Updated: Nov 16, 2021

Here at the farm we are celebrating a new addition: the outhouse!

Inside is a self-contained composting toilet. No more scurrying the two blocks back to farm HQ in the middle of a task! It’s for real a huge addition and raises our quality of farm life and comfort here immensely. It's also the first structure we have constructed on the farm, which feels like settling in in a different way than say, hanging a tire swing or bringing a few chairs under the shade tree.


Harvest List: Spaghetti squash Lettuce mix Radishes Shallots Mustard greens Tomatillos Shallots Carrots Habanero and anaheim peppers Tomatoes Please note this list is dependent on weather and crop conditions, not guaranteed or comprehensive.

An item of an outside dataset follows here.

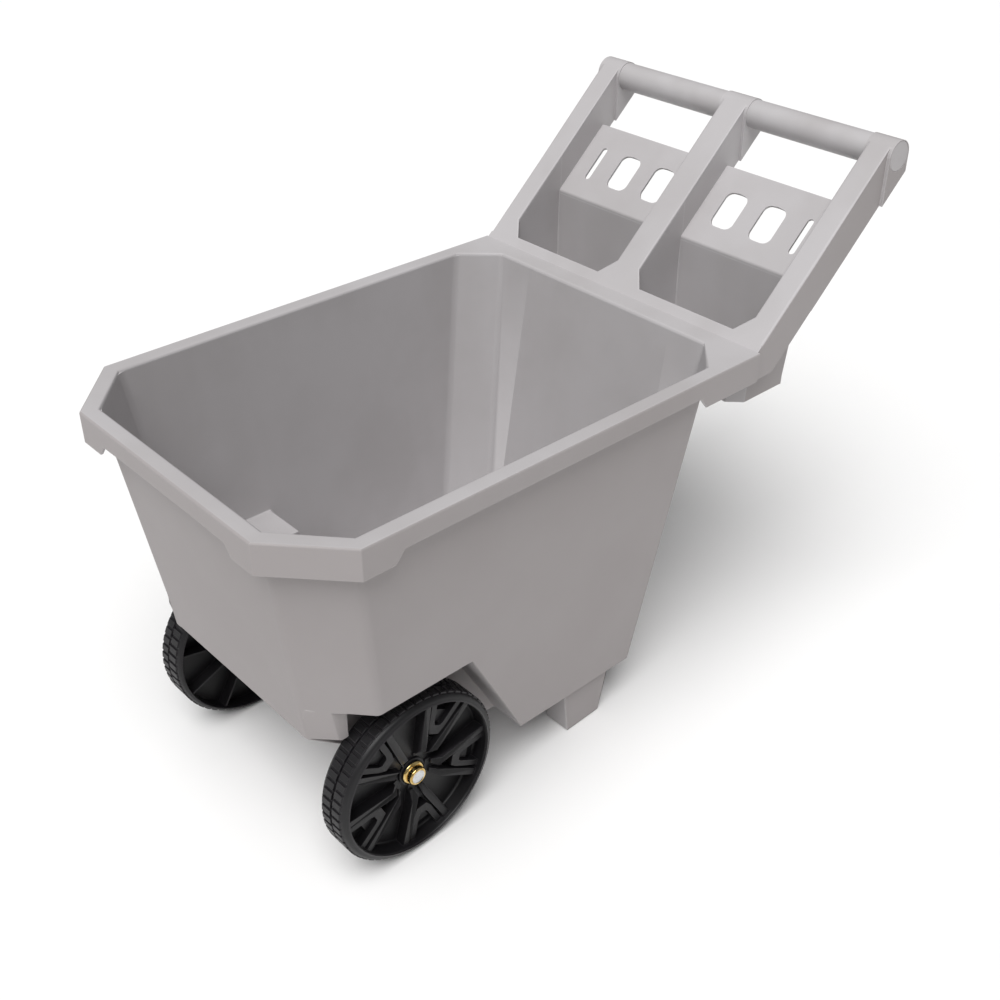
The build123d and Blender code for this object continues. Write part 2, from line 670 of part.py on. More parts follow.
CAP_FLANGE_R = 16.0
CAP_CROWN_R = 12.5
CAP_HEIGHT = 11.0
cap_base = HUB_OUTER + 1.8
for side, name in ((-1, "left"), (1, "right")):
    with BuildPart() as axle_cap:
        with BuildSketch(cart_slice(side * cap_base)):
            Circle(CAP_FLANGE_R)
        extrude(amount=side * 1.6)
        with BuildSketch(cart_slice(side * cap_base)):
            Circle(CAP_CROWN_R)
        extrude(amount=side * CAP_HEIGHT)
        fillet(axle_cap.faces().sort_by(Axis.X)[-1 if side > 0 else 0].edges(), 2.5)
        with BuildSketch(cart_slice(side * cap_base)):
            Circle(AXLE_R)
        extrude(amount=side * (AXLE_HALF - cap_base), mode=Mode.SUBTRACT)
    axle_cap.part.label = "axle_cap_" + name
    export_step(axle_cap.part, "parts/axle_cap_" + name + ".step")

# ---- screws that pin the grip tube in its sleeves, driven from below ----
with BuildPart() as grip_screws:
    for screw_x in SCREW_XS:
        with BuildSketch(screw_plane(screw_x)):
            Circle(SCREW_R)
        extrude(amount=SCREW_LENGTH)
        with BuildSketch(screw_plane(screw_x)):
            Circle(SCREW_HEAD_R)
            RegularPolygon(SCREW_R * 0.8, 6, mode=Mode.SUBTRACT)
        extrude(amount=-SCREW_HEAD_HEIGHT)
        with BuildSketch(screw_plane(screw_x)):
            Circle(SCREW_HEAD_R)
        extrude(amount=-SCREW_HEAD_HEIGHT / 3)
grip_screws.part.label = "grip_screws"
export_step(grip_screws.part, "parts/grip_screws.step")
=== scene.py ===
from math import cos, pi, radians, sin

import bmesh
import bpy
from mathutils import Matrix, Vector
from mathutils.bvhtree import BVHTree


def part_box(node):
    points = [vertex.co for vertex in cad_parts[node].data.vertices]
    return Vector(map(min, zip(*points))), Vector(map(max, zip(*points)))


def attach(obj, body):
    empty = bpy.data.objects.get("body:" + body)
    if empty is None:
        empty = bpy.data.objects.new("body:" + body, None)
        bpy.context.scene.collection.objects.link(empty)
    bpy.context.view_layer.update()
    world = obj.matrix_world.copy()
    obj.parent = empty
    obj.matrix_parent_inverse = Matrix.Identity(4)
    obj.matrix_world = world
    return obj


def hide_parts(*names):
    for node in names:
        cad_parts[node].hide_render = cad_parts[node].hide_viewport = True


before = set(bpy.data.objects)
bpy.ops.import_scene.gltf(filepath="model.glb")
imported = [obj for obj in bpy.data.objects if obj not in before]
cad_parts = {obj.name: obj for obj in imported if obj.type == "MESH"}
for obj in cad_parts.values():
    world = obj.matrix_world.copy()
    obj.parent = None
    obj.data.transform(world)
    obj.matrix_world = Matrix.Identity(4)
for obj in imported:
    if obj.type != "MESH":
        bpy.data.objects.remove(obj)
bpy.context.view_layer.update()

# ---- The grey moulding: tub, rolled rim, handle frame, tool pockets, tray panels and feet ----
# One moulding in matt, light warm-grey plastic. Its walls are a few millimetres thick, its
# edges are rounded by the mould, and faint flow marks run down the tub's tall walls.
MOULDED_NODES = (
    "tub",
    "rim_frame",
    "tool_pocket_left",
    "tool_pocket_right",
    "tray_panel_left",
    "tray_panel_right",
    "foot_left",
    "foot_right",
)
BROAD_ROUND = 0.008
ROUND_STEPS = 3
SHORTEST_ROUNDED = 0.004
SHALLOWEST_ROUNDED = radians(14)
JOIN_REACH = 0.0012            # closer to the next piece of the moulding, an edge stays square
SLEEVE_REACH = 0.075           # closer to the grip's axis, only the arms' top edges are rounded
RIM_TOP_SHARE = 0.42
RIM_FINE_SHARE = 0.14
PLAIN_SHARE = 0.25
SMALL_SHARE = 0.12

LEAN = radians(2.95)
MOULD_UP = Vector((0, sin(LEAN), cos(LEAN)))
SLOT_MIDDLES = (0.065, 0.129, 0.184)
ARM_CUTS = (0.215, 0.262, 0.310)
GRIP_CENTRE = (Vector(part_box("grip_tube")[0]) + Vector(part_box("grip_tube")[1])) / 2
AXLE_CENTRE = (Vector(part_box("axle")[0]) + Vector(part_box("axle")[1])) / 2
CUTS = [
    (Vector((x, 0, 0)), Vector((1, 0, 0)))
    for x in (*(-x for x in reversed(SLOT_MIDDLES)), 0, *SLOT_MIDDLES)
]
CUTS += [(GRIP_CENTRE, Vector((0, 1, 0))), (AXLE_CENTRE, Vector((0, 1, 0)))]
CUTS += [(Vector((0, y, 0)), Vector((0, 1, 0))) for y in ARM_CUTS]


def merged_copy(node, name):
    """A copy of a CAD node's mesh, its loose triangles joined and its flat faces made whole.
    A face with a hole can't be whole, so the cuts part it through its holes."""
    bm = bmesh.new()
    bm.from_mesh(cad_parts[node].data)
    bmesh.ops.remove_doubles(bm, verts=bm.verts, dist=0.00002)
    bmesh.ops.dissolve_degenerate(bm, edges=bm.edges, dist=0.00001)
    for place, direction in CUTS:
        parts = bm.verts[:] + bm.edges[:] + bm.faces[:]
        cut = bmesh.ops.bisect_plane(
            bm, geom=parts, dist=0.00001, plane_co=place, plane_no=direction
        )
        for item in cut["geom_cut"]:
            if isinstance(item, bmesh.types.BMEdge):
                item.seam = True
    bmesh.ops.dissolve_limit(
        bm, angle_limit=radians(0.6), verts=bm.verts, edges=bm.edges, delimit={"SEAM"}
    )
    mesh = bpy.data.meshes.new(name)
    bm.to_mesh(mesh)
    bm.free()
    copy = bpy.data.objects.new(name, mesh)
    bpy.context.scene.collection.objects.link(copy)
    return copy


def baked(piece):
    """Turns a piece's modifiers into plain mesh."""
    bpy.context.view_layer.update()
    evaluated = piece.evaluated_get(bpy.context.evaluated_depsgraph_get())
    mesh = bpy.data.meshes.new_from_object(evaluated)
    piece.modifiers.clear()
    piece.data = mesh


def smoothed(piece, angle=32):
    """Smooth shading that stays crisp where faces meet at more than an angle."""
    bm = bmesh.new()
    bm.from_mesh(piece.data)
    for face in bm.faces:
        face.smooth = True
    for edge in bm.edges:
        edge.smooth = not (len(edge.link_faces) == 2 and edge.calc_face_angle(0) > radians(angle))
    bm.to_mesh(piece.data)
    bm.free()
    weighted = piece.modifiers.new("weighted", "WEIGHTED_NORMAL")
    weighted.keep_sharp = True


def surface_of(node):
    """Search tree over a CAD node's surface."""
    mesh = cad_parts[node].data
    return BVHTree.FromPolygons([v.co for v in mesh.vertices], [p.vertices for p in mesh.polygons])


surfaces = {node: surface_of(node) for node in MOULDED_NODES}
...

Our upcoming kimchi workshop (register here!) and its delightful coincidence with Chuseok, the Korean harvest festival, has us thinking about feasts and celebrations past and present. As the hectic long days of summer start to shorten we find ourselves slowing down a bit, looking back at what we’ve accomplished, having a bit more space for contemplation. It’s still dark at 6 so why not take a few more minutes in bed before getting to the day’s harvest. Ever since humans first figured out how to domesticate plants and animals and start farming them, the concept of the harvest festival has existed. Wherever agriculture debuted throughout prehistory and history, there is early evidence in the archaeological record of communities gathering en masse, feasting together on the bounty of the harvest, merrymaking, sharing gratitude and prayer, and typically giving/sacrificing a portion of the harvest back to the Earth (or gods/goddesses) as an offering, in hopes of favorable farming conditions in the next season. If it happened across six continents more or less independently from each other, there must be some element of “look what we grew, y’all! Let’s all eat it and get drunk and cut a rug!” that is ingrained in our nature as humans. It can be hard to grow and raise food. There’s no shortage of challenges. It takes physical strength, emotional stamina, creativity and wit ... every day and every season. In any case, it is certainly worth gathering to celebrate bringing in enough food from the fields that we can survive another year. Fall harvest and the collective effort to empty the fields of vulnerable crops before frost or pests damage them too badly was in mind as we recently welcomed our first school field trip group to the farm. For a moment it was intimidating to see a few dozen yelling, squealing children running all about, but it quickly felt right, and was a refreshing change of pace. Their many hands made extremely light work of several beds worth of produce and seed harvest. About 150 pounds of potatoes were harvested in less than thirty minutes with that crew, and they worked with curiosity, enthusiasm and laughter, even on one of the hottest days of the year. In a moving three-part round, their voices graced the farm with a song of humility and grace to bless the freshly harvested melon snack that we shared.


Recipe: Carrot orange ginger soup Ingredients: 3 tablespoons butter (or whatever cooking oil you prefer) 6 to 7 large carrots, peeled and sliced 2 cups chopped onion (or shallot!) Salt 1 teaspoon minced ginger 4 cups stock (or water, this soup is very refreshing and doesn't need a ton of richness) 3 large strips of zest and juice from 1 orange Directions: Melt the butter in a soup pot over medium heat and cook the onions and carrots, stirring occasionally, until the onions soften, about 5 to 8 minutes. Add stock or water, ginger, and strips of orange zest. Bring to a simmer, cover, and cook until the carrots soften, about 20 minutes. Remove the strips of zest and blend well.